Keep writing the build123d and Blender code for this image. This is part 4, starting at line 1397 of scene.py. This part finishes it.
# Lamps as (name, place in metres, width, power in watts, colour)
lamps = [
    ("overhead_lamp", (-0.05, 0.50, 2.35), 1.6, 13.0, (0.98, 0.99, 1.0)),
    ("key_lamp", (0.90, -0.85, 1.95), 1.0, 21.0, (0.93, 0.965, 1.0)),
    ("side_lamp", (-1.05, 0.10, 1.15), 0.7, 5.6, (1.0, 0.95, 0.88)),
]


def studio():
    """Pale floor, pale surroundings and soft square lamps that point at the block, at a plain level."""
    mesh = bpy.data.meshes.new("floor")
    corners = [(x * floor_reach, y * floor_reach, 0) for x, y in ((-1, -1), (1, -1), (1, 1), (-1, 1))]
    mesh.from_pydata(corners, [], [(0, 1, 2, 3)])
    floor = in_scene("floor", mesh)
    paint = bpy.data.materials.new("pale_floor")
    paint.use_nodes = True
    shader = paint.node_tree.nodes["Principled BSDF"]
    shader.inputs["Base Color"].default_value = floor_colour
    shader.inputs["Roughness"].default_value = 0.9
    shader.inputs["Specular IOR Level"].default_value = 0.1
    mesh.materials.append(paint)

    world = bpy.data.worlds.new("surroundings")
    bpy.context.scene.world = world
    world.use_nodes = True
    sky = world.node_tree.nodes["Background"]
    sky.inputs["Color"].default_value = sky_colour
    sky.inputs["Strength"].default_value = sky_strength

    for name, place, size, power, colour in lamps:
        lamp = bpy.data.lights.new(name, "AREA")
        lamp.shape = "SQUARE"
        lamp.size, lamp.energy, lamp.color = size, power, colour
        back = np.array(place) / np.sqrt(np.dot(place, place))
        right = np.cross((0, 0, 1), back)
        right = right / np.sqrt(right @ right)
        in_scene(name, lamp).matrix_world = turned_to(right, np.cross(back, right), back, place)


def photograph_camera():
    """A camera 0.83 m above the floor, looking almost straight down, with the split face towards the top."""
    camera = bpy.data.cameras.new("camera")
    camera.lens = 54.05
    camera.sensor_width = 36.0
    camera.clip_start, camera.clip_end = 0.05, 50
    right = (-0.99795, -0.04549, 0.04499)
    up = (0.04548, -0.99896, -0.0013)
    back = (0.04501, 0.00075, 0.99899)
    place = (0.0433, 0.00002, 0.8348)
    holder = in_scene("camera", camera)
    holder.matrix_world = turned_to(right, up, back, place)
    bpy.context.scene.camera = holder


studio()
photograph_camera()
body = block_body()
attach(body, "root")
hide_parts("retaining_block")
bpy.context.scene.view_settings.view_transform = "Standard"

==================================================

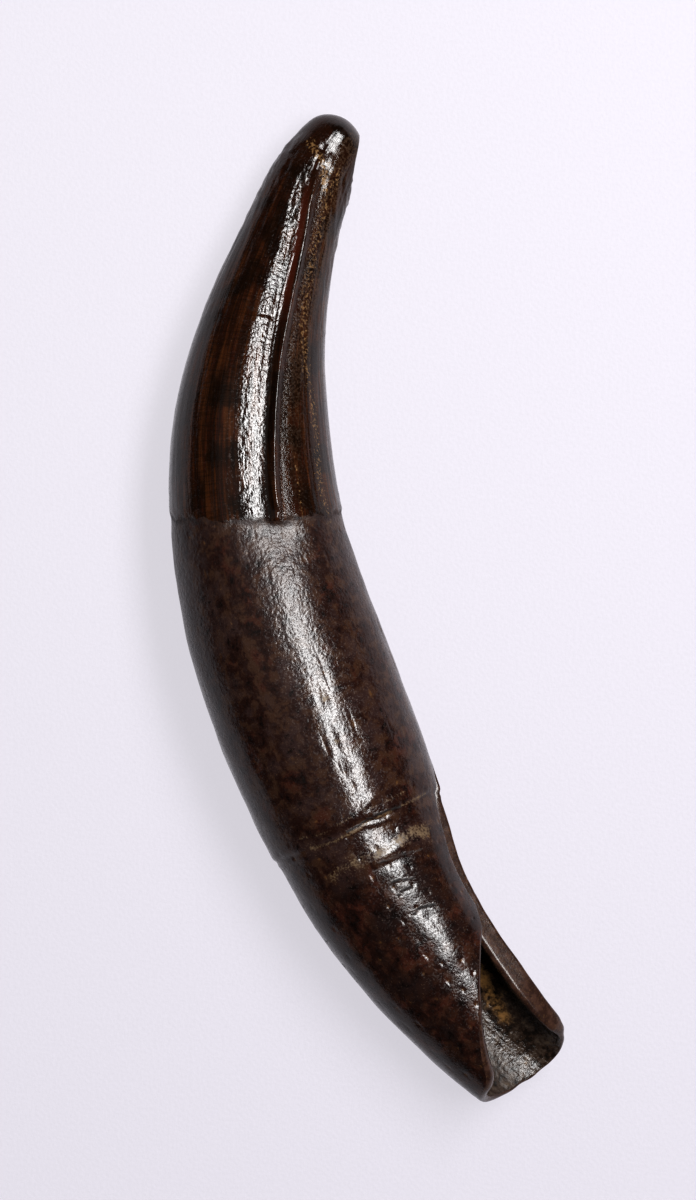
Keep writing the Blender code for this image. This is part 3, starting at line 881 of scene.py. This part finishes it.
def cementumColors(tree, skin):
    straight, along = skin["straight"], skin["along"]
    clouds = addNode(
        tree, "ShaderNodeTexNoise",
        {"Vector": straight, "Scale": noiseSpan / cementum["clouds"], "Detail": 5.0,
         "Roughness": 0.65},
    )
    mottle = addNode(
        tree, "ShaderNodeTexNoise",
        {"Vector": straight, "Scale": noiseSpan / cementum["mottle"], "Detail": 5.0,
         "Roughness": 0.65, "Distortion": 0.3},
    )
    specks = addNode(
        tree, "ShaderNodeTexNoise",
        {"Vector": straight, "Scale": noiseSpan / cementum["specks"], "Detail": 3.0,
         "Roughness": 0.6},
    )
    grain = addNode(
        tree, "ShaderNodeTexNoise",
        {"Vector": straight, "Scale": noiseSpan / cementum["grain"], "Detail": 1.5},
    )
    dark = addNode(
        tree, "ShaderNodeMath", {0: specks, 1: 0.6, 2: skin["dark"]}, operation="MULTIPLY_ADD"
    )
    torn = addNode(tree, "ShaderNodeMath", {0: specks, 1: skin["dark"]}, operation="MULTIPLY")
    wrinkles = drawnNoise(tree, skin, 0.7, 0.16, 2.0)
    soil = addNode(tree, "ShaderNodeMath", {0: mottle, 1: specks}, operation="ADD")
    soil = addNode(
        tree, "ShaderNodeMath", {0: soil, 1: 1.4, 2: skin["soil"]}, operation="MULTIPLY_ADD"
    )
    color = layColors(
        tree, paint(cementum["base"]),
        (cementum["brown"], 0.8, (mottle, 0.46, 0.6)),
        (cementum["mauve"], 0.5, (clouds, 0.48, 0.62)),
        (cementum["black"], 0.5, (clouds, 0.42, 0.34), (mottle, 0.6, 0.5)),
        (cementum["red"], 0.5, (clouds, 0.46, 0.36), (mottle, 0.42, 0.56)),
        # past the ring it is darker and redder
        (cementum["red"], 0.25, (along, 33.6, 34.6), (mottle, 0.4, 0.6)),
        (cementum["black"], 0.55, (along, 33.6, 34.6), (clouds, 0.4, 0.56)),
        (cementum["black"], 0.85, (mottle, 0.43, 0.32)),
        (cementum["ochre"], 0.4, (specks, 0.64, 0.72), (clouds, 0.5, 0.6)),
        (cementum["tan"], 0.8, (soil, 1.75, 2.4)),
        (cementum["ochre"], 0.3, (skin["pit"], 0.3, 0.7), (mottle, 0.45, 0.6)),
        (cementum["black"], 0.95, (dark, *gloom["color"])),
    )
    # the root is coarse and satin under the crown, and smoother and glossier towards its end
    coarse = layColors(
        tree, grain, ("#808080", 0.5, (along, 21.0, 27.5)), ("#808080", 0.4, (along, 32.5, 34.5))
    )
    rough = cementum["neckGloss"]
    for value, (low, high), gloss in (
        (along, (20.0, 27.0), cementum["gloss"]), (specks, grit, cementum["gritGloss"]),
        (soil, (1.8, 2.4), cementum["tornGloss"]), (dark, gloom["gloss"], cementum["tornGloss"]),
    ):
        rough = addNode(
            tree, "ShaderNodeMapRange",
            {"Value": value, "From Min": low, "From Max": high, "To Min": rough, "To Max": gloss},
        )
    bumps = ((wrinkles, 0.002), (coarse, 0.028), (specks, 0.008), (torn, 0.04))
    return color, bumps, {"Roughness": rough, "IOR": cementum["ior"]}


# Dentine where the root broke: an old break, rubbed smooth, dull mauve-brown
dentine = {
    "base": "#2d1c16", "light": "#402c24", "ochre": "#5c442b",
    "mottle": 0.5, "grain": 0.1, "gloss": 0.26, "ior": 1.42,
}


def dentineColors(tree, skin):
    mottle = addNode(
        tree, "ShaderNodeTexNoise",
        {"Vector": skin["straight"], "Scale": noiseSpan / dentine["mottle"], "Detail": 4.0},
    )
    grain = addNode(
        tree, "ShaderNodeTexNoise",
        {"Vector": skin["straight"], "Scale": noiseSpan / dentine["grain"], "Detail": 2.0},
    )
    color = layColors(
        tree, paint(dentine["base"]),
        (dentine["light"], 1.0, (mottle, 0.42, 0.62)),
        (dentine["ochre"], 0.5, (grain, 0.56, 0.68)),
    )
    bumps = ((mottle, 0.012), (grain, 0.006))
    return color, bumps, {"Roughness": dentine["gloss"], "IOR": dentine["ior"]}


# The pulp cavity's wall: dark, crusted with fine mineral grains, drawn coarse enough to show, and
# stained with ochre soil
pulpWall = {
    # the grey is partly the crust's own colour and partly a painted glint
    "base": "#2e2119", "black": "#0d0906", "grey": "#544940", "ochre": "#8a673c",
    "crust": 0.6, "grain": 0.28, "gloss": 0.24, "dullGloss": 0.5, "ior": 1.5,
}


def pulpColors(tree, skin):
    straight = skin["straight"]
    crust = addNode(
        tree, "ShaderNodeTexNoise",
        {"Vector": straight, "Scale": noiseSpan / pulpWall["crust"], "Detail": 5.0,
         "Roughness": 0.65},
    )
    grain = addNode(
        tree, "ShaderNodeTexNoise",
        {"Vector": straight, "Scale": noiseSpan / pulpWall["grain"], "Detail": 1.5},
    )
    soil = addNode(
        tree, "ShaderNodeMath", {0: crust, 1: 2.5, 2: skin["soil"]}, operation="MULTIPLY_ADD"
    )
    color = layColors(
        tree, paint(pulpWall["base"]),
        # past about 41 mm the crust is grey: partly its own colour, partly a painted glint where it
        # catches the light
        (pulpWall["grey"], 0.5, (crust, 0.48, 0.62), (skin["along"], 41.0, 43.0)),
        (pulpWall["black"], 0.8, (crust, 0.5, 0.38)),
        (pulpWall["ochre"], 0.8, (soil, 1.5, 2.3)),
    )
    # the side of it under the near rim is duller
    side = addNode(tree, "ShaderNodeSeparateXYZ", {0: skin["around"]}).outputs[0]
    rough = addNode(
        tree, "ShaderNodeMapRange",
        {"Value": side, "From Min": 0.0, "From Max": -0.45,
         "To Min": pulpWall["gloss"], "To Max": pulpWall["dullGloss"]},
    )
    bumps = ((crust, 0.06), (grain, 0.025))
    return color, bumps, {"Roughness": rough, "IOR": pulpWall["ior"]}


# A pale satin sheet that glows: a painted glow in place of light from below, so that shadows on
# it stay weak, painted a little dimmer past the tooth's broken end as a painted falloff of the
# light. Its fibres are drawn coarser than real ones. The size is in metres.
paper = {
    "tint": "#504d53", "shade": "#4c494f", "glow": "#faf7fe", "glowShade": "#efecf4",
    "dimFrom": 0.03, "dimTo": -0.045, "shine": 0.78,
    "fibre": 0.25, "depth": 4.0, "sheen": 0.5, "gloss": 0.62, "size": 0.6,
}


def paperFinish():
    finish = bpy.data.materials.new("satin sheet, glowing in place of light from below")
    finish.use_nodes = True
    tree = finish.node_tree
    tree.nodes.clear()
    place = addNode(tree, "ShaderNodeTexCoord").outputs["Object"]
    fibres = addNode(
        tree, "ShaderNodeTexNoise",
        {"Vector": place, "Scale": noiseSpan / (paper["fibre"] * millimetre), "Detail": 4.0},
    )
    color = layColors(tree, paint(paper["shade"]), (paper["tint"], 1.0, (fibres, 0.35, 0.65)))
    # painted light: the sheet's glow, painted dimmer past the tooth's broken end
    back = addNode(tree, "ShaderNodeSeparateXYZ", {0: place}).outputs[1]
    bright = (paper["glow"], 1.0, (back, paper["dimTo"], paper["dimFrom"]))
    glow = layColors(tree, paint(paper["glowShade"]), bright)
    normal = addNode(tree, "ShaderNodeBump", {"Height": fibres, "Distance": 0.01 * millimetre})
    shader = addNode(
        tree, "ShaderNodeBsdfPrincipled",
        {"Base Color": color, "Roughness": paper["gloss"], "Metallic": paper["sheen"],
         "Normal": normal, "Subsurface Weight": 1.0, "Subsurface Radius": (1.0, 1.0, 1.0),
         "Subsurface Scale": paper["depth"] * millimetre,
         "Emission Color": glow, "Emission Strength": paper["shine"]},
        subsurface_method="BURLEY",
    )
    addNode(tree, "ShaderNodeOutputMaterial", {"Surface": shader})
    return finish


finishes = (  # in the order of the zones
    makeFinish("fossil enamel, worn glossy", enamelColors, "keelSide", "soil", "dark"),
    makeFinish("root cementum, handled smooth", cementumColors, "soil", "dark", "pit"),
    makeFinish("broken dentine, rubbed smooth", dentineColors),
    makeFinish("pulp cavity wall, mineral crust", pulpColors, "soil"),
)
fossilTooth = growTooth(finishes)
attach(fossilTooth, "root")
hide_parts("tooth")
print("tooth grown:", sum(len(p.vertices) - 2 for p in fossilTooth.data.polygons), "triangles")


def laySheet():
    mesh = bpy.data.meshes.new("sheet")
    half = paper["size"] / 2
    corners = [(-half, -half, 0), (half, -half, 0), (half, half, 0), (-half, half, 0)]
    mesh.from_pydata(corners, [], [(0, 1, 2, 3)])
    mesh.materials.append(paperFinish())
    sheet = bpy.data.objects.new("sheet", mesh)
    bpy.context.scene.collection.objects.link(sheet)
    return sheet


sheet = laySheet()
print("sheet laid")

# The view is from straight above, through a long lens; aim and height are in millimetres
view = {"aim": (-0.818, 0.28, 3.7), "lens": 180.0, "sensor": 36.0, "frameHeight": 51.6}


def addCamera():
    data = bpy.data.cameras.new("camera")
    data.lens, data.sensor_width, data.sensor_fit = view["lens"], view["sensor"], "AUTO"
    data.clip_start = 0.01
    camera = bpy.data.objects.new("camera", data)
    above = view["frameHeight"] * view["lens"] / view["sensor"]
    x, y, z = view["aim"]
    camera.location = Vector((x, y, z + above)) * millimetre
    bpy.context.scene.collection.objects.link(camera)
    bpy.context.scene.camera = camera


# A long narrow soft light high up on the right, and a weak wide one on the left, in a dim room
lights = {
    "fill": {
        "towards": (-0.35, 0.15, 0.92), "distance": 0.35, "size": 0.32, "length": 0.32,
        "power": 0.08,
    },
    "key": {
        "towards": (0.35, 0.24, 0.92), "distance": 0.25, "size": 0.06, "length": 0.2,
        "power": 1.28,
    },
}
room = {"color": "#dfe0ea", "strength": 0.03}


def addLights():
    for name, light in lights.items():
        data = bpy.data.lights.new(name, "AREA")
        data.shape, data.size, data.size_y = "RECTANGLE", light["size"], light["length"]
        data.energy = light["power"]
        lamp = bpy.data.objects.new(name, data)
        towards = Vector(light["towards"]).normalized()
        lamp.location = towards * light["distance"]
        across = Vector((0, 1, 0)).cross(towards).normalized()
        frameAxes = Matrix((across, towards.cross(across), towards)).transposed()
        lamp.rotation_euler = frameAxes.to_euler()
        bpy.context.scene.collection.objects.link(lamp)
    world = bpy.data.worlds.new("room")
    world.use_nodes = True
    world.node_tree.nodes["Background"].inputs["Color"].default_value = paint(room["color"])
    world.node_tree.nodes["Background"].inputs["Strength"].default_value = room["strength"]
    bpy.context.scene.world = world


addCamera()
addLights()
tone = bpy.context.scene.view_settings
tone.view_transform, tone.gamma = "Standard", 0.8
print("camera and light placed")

==================================================

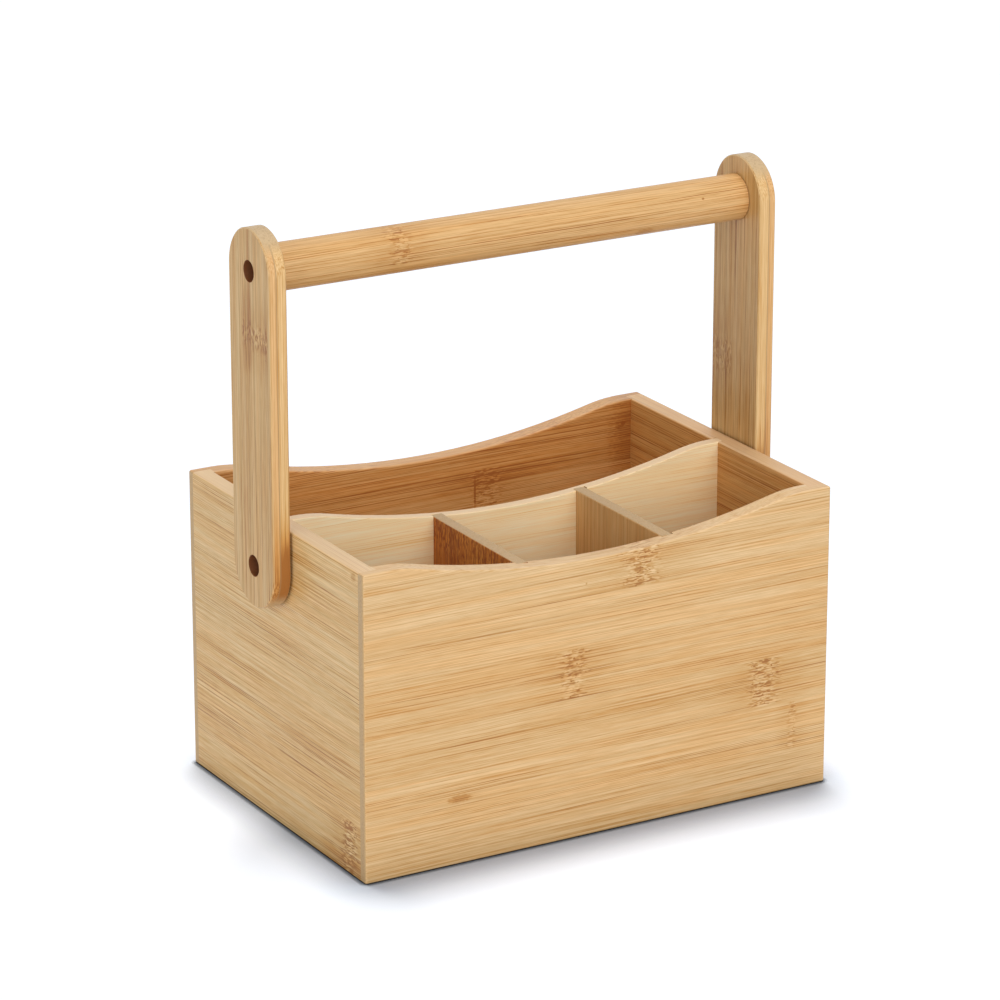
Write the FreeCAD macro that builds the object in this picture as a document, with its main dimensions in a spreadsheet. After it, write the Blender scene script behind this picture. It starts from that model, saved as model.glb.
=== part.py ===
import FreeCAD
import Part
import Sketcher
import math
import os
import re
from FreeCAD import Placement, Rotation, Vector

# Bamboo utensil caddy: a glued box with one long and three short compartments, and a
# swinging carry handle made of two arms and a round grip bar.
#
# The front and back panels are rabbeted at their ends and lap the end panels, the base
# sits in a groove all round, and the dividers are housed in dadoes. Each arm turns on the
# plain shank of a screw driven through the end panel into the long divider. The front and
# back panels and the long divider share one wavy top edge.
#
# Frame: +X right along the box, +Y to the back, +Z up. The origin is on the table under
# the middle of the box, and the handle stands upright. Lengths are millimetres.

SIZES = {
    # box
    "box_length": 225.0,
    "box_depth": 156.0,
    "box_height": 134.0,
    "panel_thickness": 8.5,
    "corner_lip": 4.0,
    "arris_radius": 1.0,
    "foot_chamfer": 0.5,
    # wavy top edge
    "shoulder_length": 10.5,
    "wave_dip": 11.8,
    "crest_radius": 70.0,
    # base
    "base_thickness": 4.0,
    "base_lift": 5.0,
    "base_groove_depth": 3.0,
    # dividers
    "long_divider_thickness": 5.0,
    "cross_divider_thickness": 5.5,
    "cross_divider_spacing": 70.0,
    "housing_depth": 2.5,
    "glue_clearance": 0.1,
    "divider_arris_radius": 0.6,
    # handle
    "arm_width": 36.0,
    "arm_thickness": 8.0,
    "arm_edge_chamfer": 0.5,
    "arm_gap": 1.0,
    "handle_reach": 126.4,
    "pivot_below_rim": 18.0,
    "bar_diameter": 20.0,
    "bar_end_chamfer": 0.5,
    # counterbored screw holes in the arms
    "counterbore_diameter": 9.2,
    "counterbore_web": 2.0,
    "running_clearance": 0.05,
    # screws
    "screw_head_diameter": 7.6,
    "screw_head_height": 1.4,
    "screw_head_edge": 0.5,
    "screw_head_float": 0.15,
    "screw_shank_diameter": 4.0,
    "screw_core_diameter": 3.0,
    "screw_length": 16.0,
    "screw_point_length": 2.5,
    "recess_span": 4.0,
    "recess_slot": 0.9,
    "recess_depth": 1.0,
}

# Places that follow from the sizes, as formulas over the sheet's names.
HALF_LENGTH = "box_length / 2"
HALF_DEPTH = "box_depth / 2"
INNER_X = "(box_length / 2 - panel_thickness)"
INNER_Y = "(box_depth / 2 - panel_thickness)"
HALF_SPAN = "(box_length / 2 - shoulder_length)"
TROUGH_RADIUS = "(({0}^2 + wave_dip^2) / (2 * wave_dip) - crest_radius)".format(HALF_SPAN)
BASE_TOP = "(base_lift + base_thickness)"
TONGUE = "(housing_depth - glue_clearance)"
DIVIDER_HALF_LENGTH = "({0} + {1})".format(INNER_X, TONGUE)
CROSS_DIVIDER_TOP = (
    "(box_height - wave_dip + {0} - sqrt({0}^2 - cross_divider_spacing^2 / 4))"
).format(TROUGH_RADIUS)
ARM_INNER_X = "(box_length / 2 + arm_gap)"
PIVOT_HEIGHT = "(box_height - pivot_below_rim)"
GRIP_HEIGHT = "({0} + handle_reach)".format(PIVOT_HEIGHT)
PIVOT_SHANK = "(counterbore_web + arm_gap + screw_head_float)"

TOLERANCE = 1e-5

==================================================

:: Your instructions ::
Return the exact lines from the line with "Write the FreeCAD" to the line with "# the middle", inclusive of both, with nothing added.

:: Response to this exercise ::
Write the FreeCAD macro that builds the object in this picture as a document, with its main dimensions in a spreadsheet. After it, write the Blender scene script behind this picture. It starts from that model, saved as model.glb.
=== part.py ===
import FreeCAD
import Part
import Sketcher
import math
import os
import re
from FreeCAD import Placement, Rotation, Vector

# Bamboo utensil caddy: a glued box with one long and three short compartments, and a
# swinging carry handle made of two arms and a round grip bar.
#
# The front and back panels are rabbeted at their ends and lap the end panels, the base
# sits in a groove all round, and the dividers are housed in dadoes. Each arm turns on the
# plain shank of a screw driven through the end panel into the long divider. The front and
# back panels and the long divider share one wavy top edge.
#
# Frame: +X right along the box, +Y to the back, +Z up. The origin is on the table under
# the middle of the box, and the handle stands upright. Lengths are millimetres.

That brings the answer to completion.